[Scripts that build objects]
>>

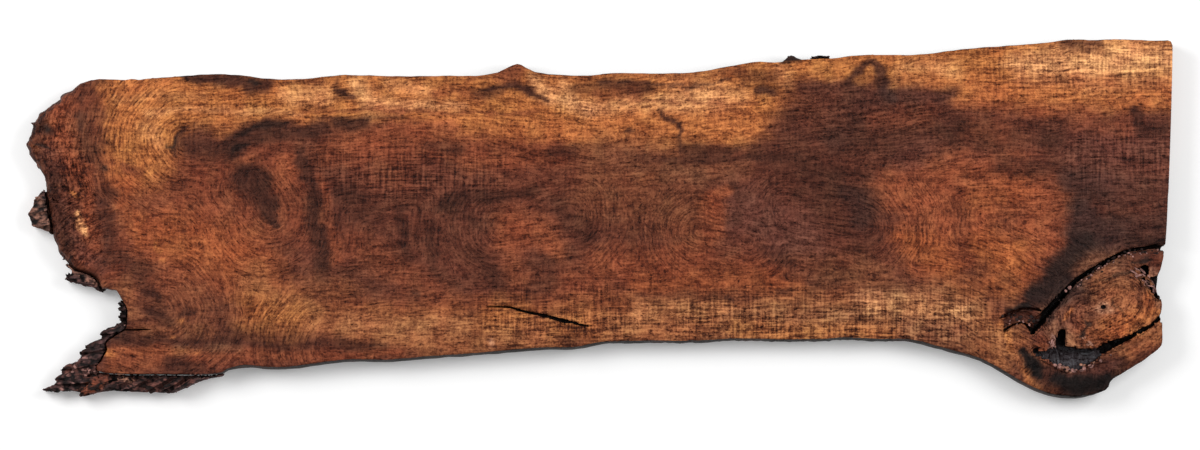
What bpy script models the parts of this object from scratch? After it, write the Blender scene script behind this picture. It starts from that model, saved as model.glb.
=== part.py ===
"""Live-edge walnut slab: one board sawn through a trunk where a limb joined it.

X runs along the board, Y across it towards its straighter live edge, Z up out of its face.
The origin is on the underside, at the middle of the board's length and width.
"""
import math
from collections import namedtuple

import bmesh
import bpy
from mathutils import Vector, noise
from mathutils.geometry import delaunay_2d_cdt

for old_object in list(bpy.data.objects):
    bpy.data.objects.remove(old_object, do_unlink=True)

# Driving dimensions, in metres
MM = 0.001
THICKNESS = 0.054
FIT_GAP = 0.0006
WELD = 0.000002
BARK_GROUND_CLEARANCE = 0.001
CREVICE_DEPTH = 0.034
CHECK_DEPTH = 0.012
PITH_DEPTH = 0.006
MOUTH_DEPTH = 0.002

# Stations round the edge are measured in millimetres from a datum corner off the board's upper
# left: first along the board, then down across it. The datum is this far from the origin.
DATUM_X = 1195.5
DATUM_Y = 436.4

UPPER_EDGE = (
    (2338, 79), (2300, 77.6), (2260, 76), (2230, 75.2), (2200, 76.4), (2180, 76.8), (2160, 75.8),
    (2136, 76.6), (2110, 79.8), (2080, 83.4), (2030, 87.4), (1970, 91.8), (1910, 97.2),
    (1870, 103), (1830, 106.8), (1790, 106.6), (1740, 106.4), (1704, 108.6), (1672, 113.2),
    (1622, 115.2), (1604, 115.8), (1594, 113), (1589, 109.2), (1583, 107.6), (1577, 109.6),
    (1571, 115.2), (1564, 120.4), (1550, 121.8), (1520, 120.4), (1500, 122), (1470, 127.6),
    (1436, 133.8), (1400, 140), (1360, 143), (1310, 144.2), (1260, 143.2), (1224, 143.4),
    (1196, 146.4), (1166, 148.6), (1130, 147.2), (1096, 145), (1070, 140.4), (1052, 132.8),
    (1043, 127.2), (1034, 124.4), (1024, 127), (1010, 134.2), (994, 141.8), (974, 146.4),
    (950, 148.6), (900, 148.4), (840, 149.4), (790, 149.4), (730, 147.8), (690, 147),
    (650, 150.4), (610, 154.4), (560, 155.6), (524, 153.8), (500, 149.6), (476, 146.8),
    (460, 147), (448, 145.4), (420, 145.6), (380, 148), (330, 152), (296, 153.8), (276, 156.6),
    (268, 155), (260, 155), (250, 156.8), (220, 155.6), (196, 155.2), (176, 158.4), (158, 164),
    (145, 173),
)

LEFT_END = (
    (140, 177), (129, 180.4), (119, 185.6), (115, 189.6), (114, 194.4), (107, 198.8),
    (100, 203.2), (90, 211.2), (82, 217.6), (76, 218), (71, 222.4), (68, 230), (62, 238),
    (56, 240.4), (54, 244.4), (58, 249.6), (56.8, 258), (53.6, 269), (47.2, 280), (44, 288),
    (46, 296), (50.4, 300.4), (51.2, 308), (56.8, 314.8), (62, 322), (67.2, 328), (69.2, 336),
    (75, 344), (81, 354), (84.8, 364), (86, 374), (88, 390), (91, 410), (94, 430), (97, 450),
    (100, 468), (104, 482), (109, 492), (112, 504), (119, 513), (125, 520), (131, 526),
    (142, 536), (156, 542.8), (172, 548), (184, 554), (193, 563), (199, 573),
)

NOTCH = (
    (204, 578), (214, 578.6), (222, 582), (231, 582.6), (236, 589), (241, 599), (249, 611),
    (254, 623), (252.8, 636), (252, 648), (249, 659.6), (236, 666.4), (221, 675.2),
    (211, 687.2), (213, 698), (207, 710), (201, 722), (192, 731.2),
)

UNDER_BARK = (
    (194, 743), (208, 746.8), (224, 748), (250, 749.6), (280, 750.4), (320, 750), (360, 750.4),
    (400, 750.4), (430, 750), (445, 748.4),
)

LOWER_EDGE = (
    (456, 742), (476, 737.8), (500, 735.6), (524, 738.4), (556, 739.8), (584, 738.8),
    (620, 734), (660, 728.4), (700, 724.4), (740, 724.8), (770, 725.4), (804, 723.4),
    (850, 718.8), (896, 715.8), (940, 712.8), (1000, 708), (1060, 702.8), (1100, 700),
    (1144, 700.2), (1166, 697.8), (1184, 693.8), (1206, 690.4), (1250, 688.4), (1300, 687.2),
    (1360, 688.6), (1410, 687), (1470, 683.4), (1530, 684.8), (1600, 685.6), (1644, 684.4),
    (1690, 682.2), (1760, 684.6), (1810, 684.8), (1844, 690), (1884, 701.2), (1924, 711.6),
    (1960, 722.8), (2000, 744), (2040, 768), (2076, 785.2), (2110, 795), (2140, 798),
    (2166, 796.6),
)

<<
>>

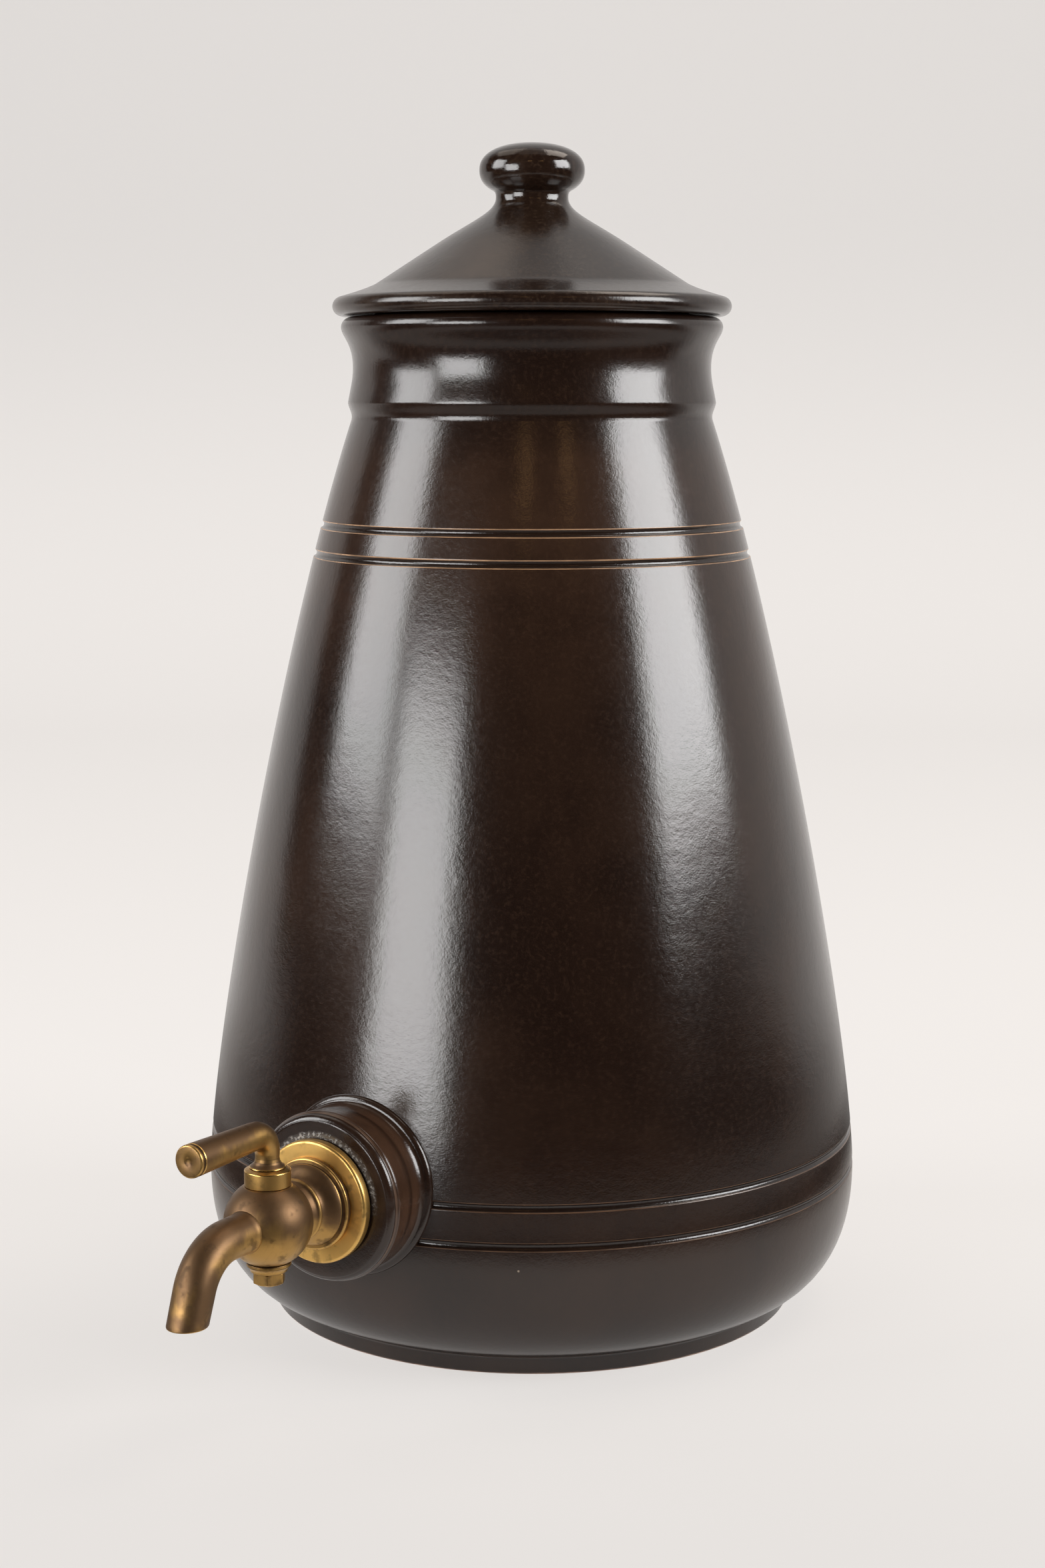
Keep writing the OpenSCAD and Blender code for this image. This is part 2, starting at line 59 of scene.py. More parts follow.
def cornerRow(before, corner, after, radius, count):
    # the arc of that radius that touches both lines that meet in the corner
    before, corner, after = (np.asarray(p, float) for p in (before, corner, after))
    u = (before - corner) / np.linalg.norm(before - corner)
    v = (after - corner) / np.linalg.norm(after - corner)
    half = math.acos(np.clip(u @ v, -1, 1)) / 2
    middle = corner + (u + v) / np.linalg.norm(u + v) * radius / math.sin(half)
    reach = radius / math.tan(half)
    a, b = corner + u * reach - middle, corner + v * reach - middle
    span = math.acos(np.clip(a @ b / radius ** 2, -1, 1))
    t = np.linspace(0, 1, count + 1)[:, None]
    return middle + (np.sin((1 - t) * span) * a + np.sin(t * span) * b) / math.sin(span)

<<

# [Work instructions]
Print exactly the lines from the one containing "What bpy script" to the one containing "from collections import namedtuple", both included, and nothing else.

# [Result of the exercise]
What bpy script models the parts of this object from scratch? After it, write the Blender scene script behind this picture. It starts from that model, saved as model.glb.
=== part.py ===
"""Live-edge walnut slab: one board sawn through a trunk where a limb joined it.

X runs along the board, Y across it towards its straighter live edge, Z up out of its face.
The origin is on the underside, at the middle of the board's length and width.
"""
import math
from collections import namedtuple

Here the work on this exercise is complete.